Voltage measurements confirm circuit identification: the horizontal output transistor’s collector should read ~90-120V DC, while the vertical IC’s output pin (often pin 2 on LA7830) hovers around 20-30V DC during active scan. If either rail deviates by >15%, suspect shorted SMD diodes (common in the vertical feedback loop) or leaky vertical output capacitors. The horizontal driver transistor–frequently a C2235 or equivalent–will show a ~0.6V base-emitter drop under normal operation; deviation indicates failed bias resistors (typically 1.5kΩ) or open windings in the flyback.
Service manuals often annotate the sweep return paths with dashed lines–these trace back to the B+ rail through low-value fusible resistors (e.g., 1Ω/1W). A common failure mode involves these fuses opening due to excessive current draw from shorted horizontal windings; always verify continuity before replacing the output transistor. For vertical stages, measure the ~1.5Vpp sawtooth waveform on the IC’s input pin (usually pin 1 or 4) with an oscilloscope–the absence of this signal suggests a dead oscillator capacitor (typically 0.22μF/50V) or failed internal stages in the IC.
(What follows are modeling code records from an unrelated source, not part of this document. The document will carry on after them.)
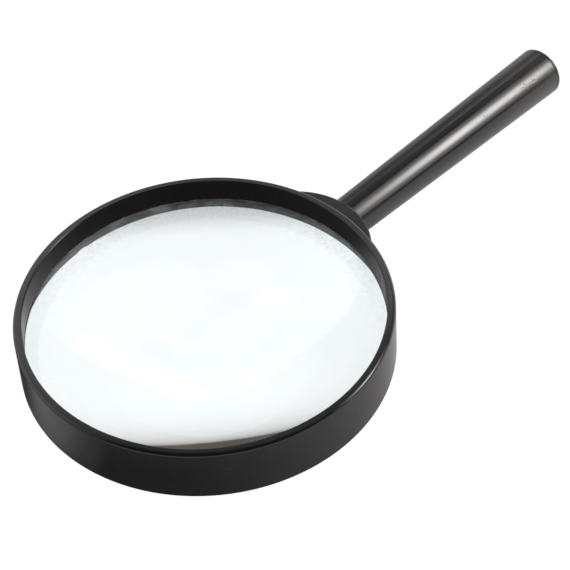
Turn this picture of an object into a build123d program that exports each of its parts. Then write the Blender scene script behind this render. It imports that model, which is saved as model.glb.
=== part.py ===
from build123d import *
from math import sqrt
import os

# A round hand magnifier lying flat.
# Origin: centre of the lens ring, on the plane it rests on.
# +X runs along the handle, +Z runs up along the lens axis. Millimetres.

# lens: biconvex glass with equal faces
lens_diameter = 100.0
lens_edge_thickness = 2.5
lens_surface_radius = 201.0
lens_bevel = 0.25

# lens frame: the ring around the lens
ring_height = 16.6
ring_top_radius = 51.65
ring_bottom_radius = 51.8
ring_opening_radius = 49.35
ring_top_fall = 0.1
ring_outer_edge_round = 1.0
ring_inner_edge_round = 0.35
ring_foot_round = 0.4
ring_mouth_chamfer = 0.2
pocket_gap = 0.1
seat_gap = 0.05

# retaining ring under the lens, held by a fine thread
thread_radius = 50.3
thread_gap = 0.05
thread_pitch = 0.9
thread_turns = 3
mouth_relief = 0.25
retainer_inner_radius = 49.1
retainer_height = 5.4
retainer_edge_chamfer = 0.2
spanner_notch_width = 3.0
spanner_notch_depth = 1.1
spanner_notch_count = 2

# shoulder: the crescent block between the ring and the handle
shoulder_height = 12.4
shoulder_reach = 56.3
shoulder_arc_radius = 22.0
shoulder_base_radius = 51.2
shoulder_blend_radius = 8.0
shoulder_edge_round = 0.5

# spigot: ribbed peg on the shoulder that the handle pushes onto
spigot_end = 76.0
spigot_core_radius = 3.55
spigot_rib_radius = 4.16
spigot_rib_width = 0.9
spigot_rib_count = 6
spigot_nose_chamfer = 0.8

# handle: slim hollow cone, thicker towards the butt
handle_end = 144.5
handle_root_radius = 6.13
handle_butt_radius = 7.6
handle_wall = 1.7
handle_mouth_gap = 0.05
handle_mouth_overlap = 1.5
socket_end = 78.0
socket_gap = 0.04
socket_step = 1.5

# end cap: plug in the butt of the handle
cap_flange_thickness = 1.4
cap_edge_round = 1.0
cap_plug_length = 7.0
cap_plug_wall = 1.2
cap_press = 0.02
cap_seam_chamfer = 0.12

# places in the ring, worked out from the sizes above
lens_radius = lens_diameter / 2
mid_height = ring_height / 2
handle_axis = Axis((0, 0, mid_height), (1, 0, 0))
mouth_radius = thread_radius + mouth_relief
close = 0.01


def lens_face_height(radius):
    """Height of the lens's upper face above its middle plane, at a radius."""
    face_drop = sqrt(lens_surface_radius**2 - radius**2)
    rim_drop = sqrt(lens_surface_radius**2 - lens_radius**2)
    return lens_edge_thickness / 2 + face_drop - rim_drop


def handle_radius(x):
    """Outer radius of the handle at a place along it."""
    taper = (handle_butt_radius - handle_root_radius) / (handle_end - shoulder_reach)
    return handle_root_radius + taper * (x - shoulder_reach)


# heights that the lens sets inside the ring, and places along the handle
ledge_height = mid_height + lens_face_height(ring_opening_radius) + seat_gap
retainer_top = mid_height - lens_face_height(retainer_inner_radius) - seat_gap
retainer_bottom = retainer_top - retainer_height
thread_bottom = retainer_top - thread_pitch * thread_turns
handle_start = shoulder_reach - handle_mouth_overlap
socket_radius = spigot_rib_radius + socket_gap
cap_seam = handle_end - cap_flange_thickness
cap_plug_start = cap_seam - cap_plug_length
cap_bore_radius = handle_radius(cap_plug_start) - handle_wall


def turned(points, axis):
    """Solid of revolution whose outline joins points in the XZ plane."""
    outline = make_face(Polyline(*points, close=True))
    return revolve(Plane.XZ * outline, axis)


def level_circles(solid, height):
    """The round edges of a solid that lie level at a height."""
    edges = solid.edges().filter_by(GeomType.CIRCLE).group_by(Axis.Z)
    level = min(edges, key=lambda group: abs(group[0].center().Z - height))
    return [e for e in level if e.bounding_box().size.Z < close]


def make_lens():
    """Biconvex disc with a ground rim and a small bevel at each face."""
    bevel_radius = lens_radius - lens_bevel
    upper_face = ThreePointArc(
        (0, lens_face_height(0)),
        (bevel_radius / 2, lens_face_height(bevel_radius / 2)),
        (bevel_radius, lens_face_height(bevel_radius)),
    )
    lower_face = mirror(upper_face, Plane.XZ)
    rim_half = lens_edge_thickness / 2 - lens_bevel
    rim = Polyline(upper_face @ 1, (lens_radius, rim_half), (lens_radius, -rim_half), lower_face @ 1)
    middle = Line(lower_face @ 0, upper_face @ 0)
    outline = make_face(Curve() + [upper_face, rim, lower_face, middle])
    return Pos(0, 0, mid_height) * revolve(Plane.XZ * outline, Axis.Z)


def make_ring_blank():
    """Solid disc with the outside of the ring, before it is hollowed out."""
    outer_edge_height = ring_height - ring_top_fall
    blank = turned(
        [
            (0, 0),
            (ring_bottom_radius, 0),
            (ring_top_radius, outer_edge_height),
            (ring_opening_radius, ring_height),
            (0, ring_height),
        ],
        Axis.Z,
    )
    blank = fillet(level_circles(blank, outer_edge_height), ring_outer_edge_round)
    return fillet(level_circles(blank, 0), ring_foot_round)


def make_shoulder():
    """Slab that reaches under the ring and swells out of it as a crescent, blended on both sides."""
    arc_centre = shoulder_reach - shoulder_arc_radius
    plan = Circle(shoulder_base_radius) + Pos(arc_centre, 0) * Circle(shoulder_arc_radius)
    plan = fillet(plan.vertices().filter_by(lambda v: v.X > arc_centre), shoulder_blend_radius)
    slab = extrude(plan, shoulder_height / 2, both=True)
    slab = fillet(slab.faces().filter_by(Axis.Z).edges(), shoulder_edge_round)
    return Pos(0, 0, mid_height) * slab


def make_spigot():
    """Peg with lengthwise ribs and a chamfered nose, standing out of the shoulder."""
    length = spigot_end - shoulder_base_radius
    rib = Pos(spigot_rib_radius / 2, 0) * Rectangle(spigot_rib_radius, spigot_rib_width)
    section = Circle(spigot_core_radius) + PolarLocations(0, spigot_rib_count) * rib
    peg = extrude(section & Circle(spigot_rib_radius), length)
    nose = Cone(
        spigot_rib_radius + length,
        spigot_rib_radius - spigot_nose_chamfer,
        spigot_nose_chamfer + length,
        align=(Align.CENTER, Align.CENTER, Align.MAX),
    )
    peg &= Pos(0, 0, length) * nose
    return Pos(shoulder_base_radius, 0, mid_height) * Rot(0, 90, 0) * peg


def make_ring_hollow():
    """What is cut out of the ring: opening, lens pocket, thread bore and mouth, from the top."""
    pocket_radius = lens_radius + pocket_gap
    return turned(
        [
            (0, ring_height),
            (ring_opening_radius, ring_height),
            (ring_opening_radius, ledge_height),
            (pocket_radius, ledge_height),
            (pocket_radius, retainer_top),
            (thread_radius, retainer_top),
            (thread_radius, thread_bottom),
            (mouth_radius, thread_bottom),
            (mouth_radius, 0),
            (0, 0),
        ],
        Axis.Z,
    )


def make_lens_frame():
    """Ring, shoulder and spigot, moulded in one piece."""
    frame = make_ring_blank() + make_shoulder() + make_spigot()
    frame -= make_ring_hollow()
    opening_edge = [e for e in level_circles(frame, ring_height) if e.radius < ring_opening_radius + close]
    frame = fillet(opening_edge, ring_inner_edge_round)
    mouth_edge = [e for e in level_circles(frame, 0) if e.radius < mouth_radius + close]
    return chamfer(mouth_edge, ring_mouth_chamfer)


def make_retaining_ring():
    """Flat ring under the lens, with notches for a spanner in its lower face."""
    outer_radius = thread_radius - thread_gap
    ring = turned(
        [
            (outer_radius, retainer_bottom),
            (outer_radius, retainer_top),
            (retainer_inner_radius, retainer_top),
            (retainer_inner_radius, retainer_bottom),
        ],
        Axis.Z,
    )
    ring = chamfer(level_circles(ring, retainer_bottom), retainer_edge_chamfer)
    notch = Box(spanner_notch_width, spanner_notch_width, spanner_notch_depth)
    notch = Pos(outer_radius, 0, retainer_bottom + spanner_notch_depth / 2) * notch
    for turn in range(spanner_notch_count):
        ring -= Rot(0, 0, 90 + turn * 360 / spanner_notch_count) * notch
    return ring


def make_handle():
    """Tapered tube: a socket for the spigot, then a bore that follows the outside."""
    bore_start = socket_end + socket_step
    tube = turned(
        [
            (handle_start, mid_height + socket_radius),
            (handle_start, mid_height + handle_radius(handle_start)),
            (cap_seam - cap_seam_chamfer, mid_height + handle_radius(cap_seam)),
            (cap_seam, mid_height + handle_radius(cap_seam) - cap_seam_chamfer),
            (cap_seam, mid_height + cap_bore_radius),
            (cap_plug_start, mid_height + cap_bore_radius),
            (bore_start, mid_height + handle_radius(bore_start) - handle_wall),
            (socket_end, mid_height + socket_radius),
        ],
        handle_axis,
    )
    saddle = Cylinder(shoulder_arc_radius + handle_mouth_gap, ring_height)
    return tube - Pos(shoulder_reach - shoulder_arc_radius, 0, mid_height) * saddle


def make_end_cap():
    """Plug pressed into the butt, with a flange that carries on the handle's outline."""
    flange_radius = handle_radius(cap_seam)
    plug_radius = cap_bore_radius + cap_press
    cup_radius = plug_radius - cap_plug_wall
    cap = turned(
        [
            (cap_plug_start, mid_height + cup_radius),
            (cap_plug_start, mid_height + plug_radius),
            (cap_seam, mid_height + plug_radius),
            (cap_seam, mid_height + flange_radius - cap_seam_chamfer),
            (cap_seam + cap_seam_chamfer, mid_height + flange_radius),
            (handle_end, mid_height + flange_radius),
            (handle_end, mid_height),
            (cap_seam, mid_height),
            (cap_seam, mid_height + cup_radius),
        ],
        handle_axis,
    )
    butt_edge = cap.edges().filter_by(GeomType.CIRCLE).sort_by(Axis.X)[-1]
    return fillet(butt_edge, cap_edge_round)


nodes = {
    "lens_frame": make_lens_frame(),
    "lens": make_lens(),
    "lens_retaining_ring": make_retaining_ring(),
    "handle": make_handle(),
    "handle_end_cap": make_end_cap(),
}

os.makedirs("parts", exist_ok=True)
for name, solid in nodes.items():
    export_step(solid, os.path.join("parts", name + ".step"))
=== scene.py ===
import bpy
import bmesh
import math
from mathutils import Matrix, Vector


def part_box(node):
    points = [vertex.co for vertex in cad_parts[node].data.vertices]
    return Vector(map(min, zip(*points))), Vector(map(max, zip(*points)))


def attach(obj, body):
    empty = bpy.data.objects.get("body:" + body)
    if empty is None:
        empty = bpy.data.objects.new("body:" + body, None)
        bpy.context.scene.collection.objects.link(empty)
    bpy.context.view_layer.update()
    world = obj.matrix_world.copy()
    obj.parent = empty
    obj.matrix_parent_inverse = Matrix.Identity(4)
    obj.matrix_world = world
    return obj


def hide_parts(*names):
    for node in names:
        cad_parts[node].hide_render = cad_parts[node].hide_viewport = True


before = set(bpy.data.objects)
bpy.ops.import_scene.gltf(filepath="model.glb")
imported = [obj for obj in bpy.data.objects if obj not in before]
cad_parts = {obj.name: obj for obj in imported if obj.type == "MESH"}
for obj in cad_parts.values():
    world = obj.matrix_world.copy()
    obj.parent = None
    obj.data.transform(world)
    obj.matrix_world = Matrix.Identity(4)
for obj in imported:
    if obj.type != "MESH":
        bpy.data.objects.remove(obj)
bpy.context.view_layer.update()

# Sizes are in millimetres, as in the design, and meshes are scaled to metres as they are made.
MM = 0.001
TURN_STEPS = 240
ROUND_STEPS = 8
LENS_STEPS = 72
FRONT_STEPS = 64
BACK_STEPS = 48
BLEND_STEPS = 12
VALLEY_STEPS = 8
BARREL_STEPS = 32
ON_AXIS = 1e-6
CLOSE = 0.01
# in metres, unlike the lengths above
MERGE_DISTANCE = 1e-6
# edges sharper than this stay sharp
CREASE_DEG = 28


def span(node, axis):
    """Lowest and highest place of a CAD node along an axis, in millimetres."""
    low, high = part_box(node)
    return low[axis] / MM, high[axis] / MM


# sizes taken from the frame
lens_low, lens_high = span("lens", 2)
lens_radius = (span("lens", 0)[1] - span("lens", 0)[0]) / 2
retainer_bottom, retainer_top = span("lens_retaining_ring", 2)
retainer_outer_radius = span("lens_retaining_ring", 0)[1]
ring_bottom_radius = -span("lens_frame", 0)[0]
spigot_end = span("lens_frame", 0)[1]
handle_end = span("handle_end_cap", 0)[1]
cap_plug_start = span("handle_end_cap", 0)[0]
cap_seam = span("handle", 0)[1]
butt_radius = (span("handle", 2)[1] - span("handle", 2)[0]) / 2
mid_height = (lens_low + lens_high) / 2

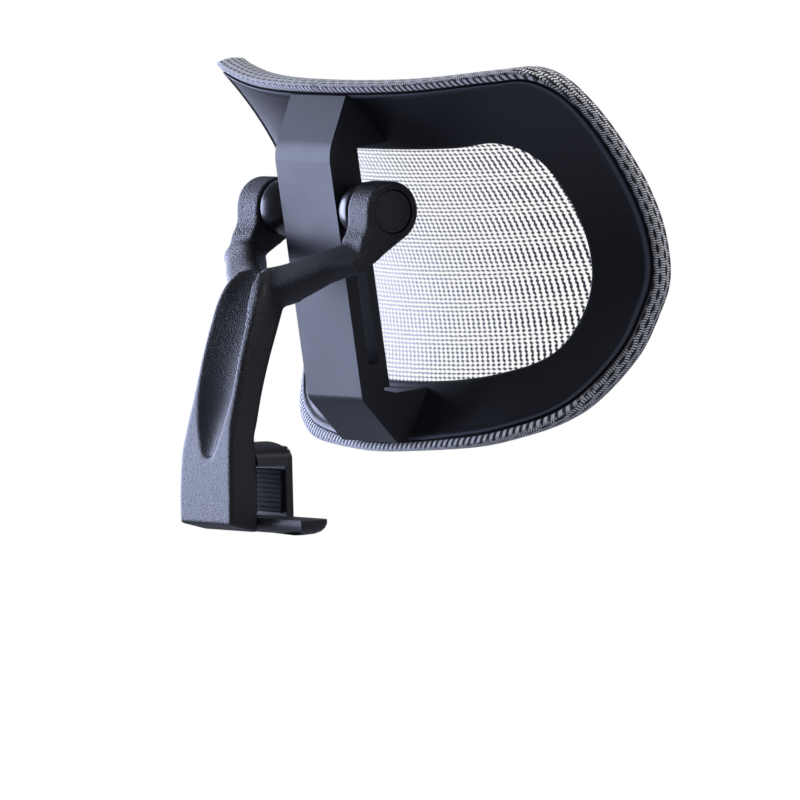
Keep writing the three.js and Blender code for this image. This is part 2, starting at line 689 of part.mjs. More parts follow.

Component placement follows a left-to-right signal flow: the horizontal sync input enters near the jungle IC (e.g., TA7698), while vertical sync arrives via a separate small-signal transistor (often a 2SC1815). The yoke connectors’ plastic shrouds often bear silkscreened pinouts–pin 1 is usually horizontal ground, while pin 3 or 4 carries vertical drive. If the chassis lacks these labels, use the trace width as a clue: horizontal wiring is always heavier (minimum 2oz copper) to handle peak currents upwards of 5A, whereas vertical cabling remains thin (1oz) due to its 0.5A nominal load.